Doubters Make Their Argument

Barclay's analysts doubt whether Datadog would have the financial resources to orchestrate a buyout. The company had $2.8 billion in cash and cash equivalents, which is a fraction of GitLab’s $8.5 billion market cap. Datadog would have to incur expensive debt financing options to pursue an acquisition.

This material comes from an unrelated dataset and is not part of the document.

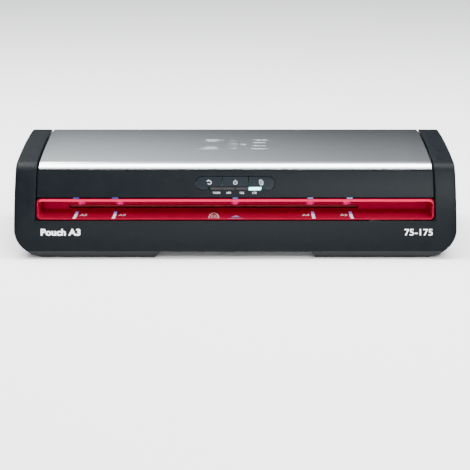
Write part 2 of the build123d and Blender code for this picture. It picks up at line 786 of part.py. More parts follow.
def frame_plate(outer_x, inner_x, outward, label):
    """Side plate with feet, top flange, bush holes and slots for the upper bearings."""
    foot_x = inner_x if outward < 0 else outer_x
    with BuildPart() as plate:
        with BuildSketch(Plane.YZ.offset(min(outer_x, inner_x))):
            with BuildLine():
                Polyline((plate_front_y, plate_low_z), (plate_back_y, plate_low_z),
                         (plate_back_y, plate_high_z), (plate_front_y, plate_high_z), close=True)
            make_face()
            for y in (hot_y, cold_y):
                with Locations((y, lower_z)):
                    Circle(bush_radius, mode=Mode.SUBTRACT)
                with Locations((y, (upper_z - bearing_half + plate_high_z - plate_thickness) / 2)):
                    Rectangle(2 * tongue_half + 0.4,
                              plate_high_z - plate_thickness - upper_z + bearing_half,
                              mode=Mode.SUBTRACT)
            with Locations(*bar_places):
                Circle(screw_hole, mode=Mode.SUBTRACT)
            if outward > 0:
                with Locations(*post_places):
                    Circle(screw_hole, mode=Mode.SUBTRACT)
                with Locations((idler_y, lower_z)):
                    Circle(idler_axle_radius, mode=Mode.SUBTRACT)
        extrude(amount=plate_thickness)
        add(block(sorted((outer_x + outward * 8.0, inner_x)), (plate_front_y, plate_back_y),
                  (plate_high_z - plate_thickness, plate_high_z)))
        for y in plate_feet_y:
            add(block(sorted((foot_x, foot_x + (12 if outward < 0 else 10))), (y - 7, y + 7),
                      (plate_low_z, plate_low_z + plate_thickness)))
    save(plate, label)


frame_plate(left_plate_x, left_plate_x + plate_thickness, -1, "left_frame_plate")
frame_plate(right_plate_x + plate_thickness, right_plate_x, 1, "right_frame_plate")

with BuildPart() as frame_tie_bars:
    for y, z in bar_places:
        add(x_cylinder(bar_radius, left_plate_x + plate_thickness, right_plate_x, y, z))
save(frame_tie_bars, "frame_tie_bars")

with BuildPart() as lower_bushes:
    for x in (left_plate_x, right_plate_x):
        for y in (hot_y, cold_y):
            add(x_cylinder(bush_radius, x, x + plate_thickness, y, lower_z, journal_radius + 0.05))
            flange_x = x + plate_thickness if x < 0 else x - 1.5
            add(x_cylinder(bush_radius + 2, flange_x, flange_x + 1.5, y, lower_z,
                           journal_radius + 0.05))
save(lower_bushes, "lower_bushes")

spring_low_z = upper_z + bearing_half
spring_high_z = plate_high_z - plate_thickness
spring_wire = 0.5
spring_radius = 2.8
spring_turns = 4.0


def carriage(y, label, spring_label):
    """Two upper bearing blocks, which slide in the plates, and their pressure springs."""
    spring_x = (left_plate_x - 1.6, right_plate_x + plate_thickness + 1.6)
    with BuildPart() as blocks:
        for x, side in ((left_plate_x, -1), (right_plate_x, 1)):
            low_x, high_x = x - 3.8, x + plate_thickness + 2.6
            if side < 0:
                low_x, high_x = x - 4.4, x + plate_thickness + 2.2
            add(block((low_x, high_x), (y - bearing_half - 2, y + bearing_half + 2),
                      (upper_z - bearing_half, upper_z + bearing_half)))
            for edge in (-1, 1):
                inside, outside = y + edge * tongue_half, y + edge * (bearing_half + 4)
                add(block((x - 0.3, x + plate_thickness + 0.3), sorted((inside, outside)),
                          (upper_z - bearing_half - 1, upper_z + bearing_half + 1)),
                    mode=Mode.SUBTRACT)
            add(x_cylinder(journal_radius + 0.05, low_x - 1, high_x + 1, y, upper_z),
                mode=Mode.SUBTRACT)
    save(blocks, label)
    with BuildPart() as springs:
        for x in spring_x:
            length = spring_high_z - spring_low_z - 2 * spring_wire
            with BuildLine() as coil:
                Helix(length / spring_turns, length, spring_radius,
                      center=(x, y, spring_low_z + spring_wire))
            with BuildSketch(Plane(origin=coil.line @ 0, z_dir=coil.line % 0)):
                Circle(spring_wire)
            sweep(path=coil.line, is_frenet=True)
    save(springs, spring_label)


carriage(hot_y, "hot_bearing_blocks", "hot_pressure_springs")
carriage(cold_y, "cold_bearing_blocks", "cold_pressure_springs")

# ---------------------------------------------------------------- rollers and gears
lower_hot_phase = 0.0
upper_hot_phase = meshing_phase(pi / 2, lower_hot_phase, roller_teeth, roller_teeth)
idler_phase = meshing_phase(0.0, lower_hot_phase, roller_teeth, idler_teeth)
lower_cold_phase = meshing_phase(0.0, idler_phase, idler_teeth, roller_teeth)
upper_cold_phase = meshing_phase(pi / 2, lower_cold_phase, roller_teeth, roller_teeth)
pinion_phase = meshing_phase(pi / 2, idler_phase, idler_teeth, pinion_teeth)

rollers = (
    ("lower_hot", hot_y, lower_z, lower_hot_phase),
    ("upper_hot", hot_y, upper_z, upper_hot_phase),
    ("lower_cold", cold_y, lower_z, lower_cold_phase),
    ("upper_cold", cold_y, upper_z, upper_cold_phase),
)
journal_left_x = left_plate_x - 5.5
journal_right_x = gear_x + gear_face + 1.5
for name, y, z, phase in rollers:
    with BuildPart() as core:
        add(x_cylinder(core_radius, sleeve_left_x, sleeve_right_x, y, z))
        add(x_cylinder(journal_radius, journal_left_x, journal_right_x, y, z))
    save(core, f"{name}_roller_core")
    with BuildPart() as sleeve:
        add(x_cylinder(sleeve_radius, sleeve_left_x, sleeve_right_x, y, z, core_radius))
    save(sleeve, f"{name}_roller_sleeve")
    with BuildPart() as gear:
        add(gear_blank(roller_teeth, phase, journal_radius, gear_x, y, z))
    save(gear, f"{name}_roller_gear")

with BuildPart() as idler_gear:
    add(gear_blank(idler_teeth, idler_phase, idler_axle_radius + 0.05, gear_x, idler_y, lower_z))
    with BuildSketch(Plane.YZ.offset(gear_x)):
        with Locations((idler_y, lower_z)):
            with PolarLocations(10.5, 6):
                Circle(2.6)
    extrude(amount=gear_face, mode=Mode.SUBTRACT)
save(idler_gear, "idler_gear")

with BuildPart() as idler_axle:
    add(x_cylinder(idler_axle_radius, right_plate_x, gear_x + gear_face + 3, idler_y, lower_z))
    add(x_cylinder(5.0, gear_x + gear_face + 0.5, gear_x + gear_face + 2.0, idler_y, lower_z))
    add(x_cylinder(5.0, right_plate_x + plate_thickness, gear_x - 0.5, idler_y, lower_z))
save(idler_axle, "idler_axle")

with BuildPart() as motor_pinion:
    add(gear_blank(pinion_teeth, pinion_phase, 3.0, gear_x, idler_y, pinion_z))
save(motor_pinion, "motor_pinion")

motor_radius = 29.0
motor_length = 30.0
motor_face_x = motor_plate_x + plate_thickness
motor_z = pinion_z + 10.0
with BuildPart() as motor_shaft:
    add(x_cylinder(3.0, gear_x - 1.0, motor_face_x + 10, idler_y, pinion_z))
save(motor_shaft, "motor_shaft")

with BuildPart() as drive_motor:
    add(x_cylinder(motor_radius, motor_face_x, motor_face_x + motor_length, idler_y, motor_z))
    rim = edges().filter_by(GeomType.CIRCLE).sort_by(Axis.X)[-1]
    fillet(rim, radius=2.0)
    add(x_cylinder(3.4, motor_face_x - 1, motor_face_x + 12, idler_y, pinion_z),
        mode=Mode.SUBTRACT)
    add(block((motor_face_x + 10, motor_face_x + 22), (idler_y - 7, idler_y + 7),
              (motor_z - motor_radius - 5, motor_z - motor_radius + 3)))
save(drive_motor, "drive_motor")

with BuildPart() as motor_bracket:
    with BuildSketch(Plane.YZ.offset(motor_plate_x)):
        with BuildLine():
            Polyline(
                (post_places[0][0] - 6, post_places[0][1] + 5),
                (post_places[0][0] - 6, post_places[0][1] - 6),
                (post_places[2][0] - 7, post_places[2][1] - 6),
                (post_places[2][0] + 14, post_places[2][1] - 6),
                (post_places[1][0] + 5, post_places[1][1] - 6),
                (post_places[1][0] + 5, post_places[1][1] + 5),
                close=True,
            )
        make_face()
        with Locations(*post_places):
            Circle(screw_hole, mode=Mode.SUBTRACT)
        with Locations((idler_y, pinion_z)):
            Circle(6.0, mode=Mode.SUBTRACT)
    extrude(amount=plate_thickness)
save(motor_bracket, "motor_bracket")

with BuildPart() as bracket_posts:
    for y, z in post_places:
        add(x_cylinder(3.6, right_plate_x + plate_thickness, motor_plate_x, y, z))
save(bracket_posts, "bracket_posts")

with BuildPart() as frame_screws:
    for y, z in bar_places:
        add(x_cylinder(3.2, left_plate_x - 2.0, left_plate_x, y, z))
        outer_face_x = right_plate_x + plate_thickness
        add(x_cylinder(3.2, outer_face_x, outer_face_x + 2.0, y, z))
    for y, z in post_places:
        outer_face_x = motor_plate_x + plate_thickness
        add(x_cylinder(3.2, outer_face_x, outer_face_x + 2.0, y, z))
save(frame_screws, "frame_screws")

# ---------------------------------------------------------------- heaters
heater_front_y = hot_y + sleeve_radius + 6
heater_back_y = cold_y - sleeve_radius - 6
heater_left_x = left_plate_x + plate_thickness
for name, low_z, fold in (("lower", nip_z - 6, -1), ("upper", nip_z + 2, 1)):
    with BuildPart() as heater_plate:
        add(block((heater_left_x, right_plate_x), (heater_front_y, heater_back_y),
                  (low_z, low_z + 4)))
        front_edge = edges().filter_by(Axis.X).group_by(Axis.Y)[0]
        fillet(front_edge.sort_by(Axis.Z)[0 if fold > 0 else -1], radius=2.5)
    save(heater_plate, f"{name}_heater_plate")

with BuildPart() as heater_elements:
    for low_z in (nip_z - 9, nip_z + 6):
        add(block((slot_left_x + 4, slot_right_x - 4), (idler_y - 7, idler_y + 7), (low_z, low_z + 3)))
save(heater_elements, "heater_elements")

with BuildPart() as thermal_cutout:
    with BuildSketch(Plane.XY.offset(nip_z + 9)):
        with Locations((40, idler_y)):
            Circle(6.5)
    extrude(amount=4)
    add(block((30, 50), (idler_y - 2, idler_y + 2), (nip_z + 10, nip_z + 11)))
save(thermal_cutout, "thermal_cutout")

with BuildPart() as thermistor:
    add(block((-70, -58), (idler_y - 3, idler_y + 3), (nip_z + 9, nip_z + 11.5)))
save(thermistor, "thermistor")

with BuildPart() as heat_shield:
    add(block((left_plate_x - 6, right_plate_x + 7), (plate_front_y + 2, plate_back_y - 2),
              (plate_high_z, plate_high_z + 0.8)))
    with BuildSketch(Plane.XY.offset(plate_high_z)):
        with Locations((slot_mid_x, idler_y)):
            with GridLocations(14, 50, 20, 2):
                SlotOverall(24, 3, rotation=90)
    extrude(amount=2, mode=Mode.SUBTRACT)
save(heat_shield, "heat_shield")

# ---------------------------------------------------------------- electronics
board_left_x, board_right_x = motor_plate_x + 2, inner_half - 2
with BuildPart() as main_board:
    add(block((board_left_x, board_right_x), (-39, 59), (12.0, 13.6)))
save(main_board, "main_board")

with BuildPart() as transformer:
    add(block((board_left_x + 4, board_left_x + 30), (-26, -2), (13.6, 33)))
    add(block((board_left_x + 1, board_left_x + 33), (-22, -6), (15, 31)))
save(transformer, "transformer")

with BuildPart() as board_components:
    for x, y, radius, tall in ((40, -20, 4, 14), (40, -8, 4, 14), (10, 44, 3, 9), (20, 44, 3, 9)):
        with BuildSketch(Plane.XY.offset(13.6)):
            with Locations((board_left_x + x, y)):
                Circle(radius)
        extrude(amount=tall)
    add(block((board_left_x + 8, board_left_x + 27), (10, 25), (13.6, 24)))
    add(block((board_left_x + 34, board_left_x + 42), (8, 30), (13.6, 16)))
save(board_components, "board_components")
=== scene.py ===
"""Visual model of the pouch laminator: surfaces, finishes, studio light and camera."""
import json
import logging
from dataclasses import dataclass, field
from enum import Enum
from math import atan2, ceil, cos, hypot, pi, radians, sin, sqrt
from typing import Callable, Iterable, Sequence

import bmesh
import bpy
import numpy as np
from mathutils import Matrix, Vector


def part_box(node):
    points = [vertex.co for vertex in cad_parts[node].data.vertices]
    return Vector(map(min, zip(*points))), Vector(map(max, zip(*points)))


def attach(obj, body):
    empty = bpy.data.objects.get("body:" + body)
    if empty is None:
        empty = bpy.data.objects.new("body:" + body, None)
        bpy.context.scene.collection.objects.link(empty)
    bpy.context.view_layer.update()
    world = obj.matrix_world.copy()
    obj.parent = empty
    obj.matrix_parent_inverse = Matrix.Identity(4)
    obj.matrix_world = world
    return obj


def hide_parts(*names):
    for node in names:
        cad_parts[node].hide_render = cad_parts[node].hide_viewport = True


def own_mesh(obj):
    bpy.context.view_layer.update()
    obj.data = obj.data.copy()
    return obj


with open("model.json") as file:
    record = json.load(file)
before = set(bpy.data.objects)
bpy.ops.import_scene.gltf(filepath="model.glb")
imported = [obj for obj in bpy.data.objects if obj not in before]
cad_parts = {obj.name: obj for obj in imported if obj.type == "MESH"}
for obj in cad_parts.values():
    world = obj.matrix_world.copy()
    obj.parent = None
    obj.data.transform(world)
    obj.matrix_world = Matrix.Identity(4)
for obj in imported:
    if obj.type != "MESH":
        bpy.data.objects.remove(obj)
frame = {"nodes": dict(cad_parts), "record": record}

MM = 0.001
log = logging.getLogger("laminator")
Array = np.ndarray
Pair = tuple[float, float]
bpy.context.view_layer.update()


def box_mm(node: str) -> tuple[Array, Array]:
    """Lowest and highest corner of a frame node, in millimetres."""
    low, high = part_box(node)
    return np.array(low) / MM, np.array(high) / MM


# ------------------------------------------------------------------ outline
def circle_through(first: Pair, second: Pair, third: Pair) -> tuple[Pair, float]:
    """Circle through three points.

    Args:
        first, second, third: points in one plane.

    Returns:
        The centre and the radius.
    """
    (x1, y1), (x2, y2), (x3, y3) = first, second, third
    turn = 2 * (x1 * (y2 - y3) + x2 * (y3 - y1) + x3 * (y1 - y2))
    s1, s2, s3 = x1 * x1 + y1 * y1, x2 * x2 + y2 * y2, x3 * x3 + y3 * y3
    x = (s1 * (y2 - y3) + s2 * (y3 - y1) + s3 * (y1 - y2)) / turn
    y = (s1 * (x3 - x2) + s2 * (x1 - x3) + s3 * (x2 - x1)) / turn
    return (x, y), hypot(x1 - x, y1 - y)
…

Barclays analysts noted, "If Datadog were to come after GitLab, such a transaction would likely represent about a quarter of Datadog's market cap. The company does not have enough cash on hand to fund the transaction and, hence, would need to finance the acquisition using debt or equity financing. While both would be options available to the company, we don't view either as ideal in the current climate."

GitLab GTLB stock chart

GTLB Stock Attempts a Bull Flag Breakout

The daily candlestick chart for GTLB illustrates a bull flag breakout pattern. GTLB initially triggered a rectangle channel breaking on its fiscal Q1 2025 earnings. GTLB gapped down to $52.04 and sold off to a low of $42.46 on June 20, 2024. GTLB formed a rounding bottom and staged a rally back up through the $52.04 gap-fill price level. The bull flag formed after peaking the flagpole at $53.80. The parallel trendline pullback gapped to breakout to $56.50 on the takeover rumor, but shares have fallen back down to retest the gap-fill support at $52.04. The daily relative strength index (RSI) is coiled around the 60-band. Pullback support levels are at $50.74, $46.98, $43.58, and $41.61.

GitLab analyst ratings and price targets are at MarketBeat. There are 25 analyst ratings comprised of 21 Buys and four Holds, with an average consensus price target 25.% higher at $67.50.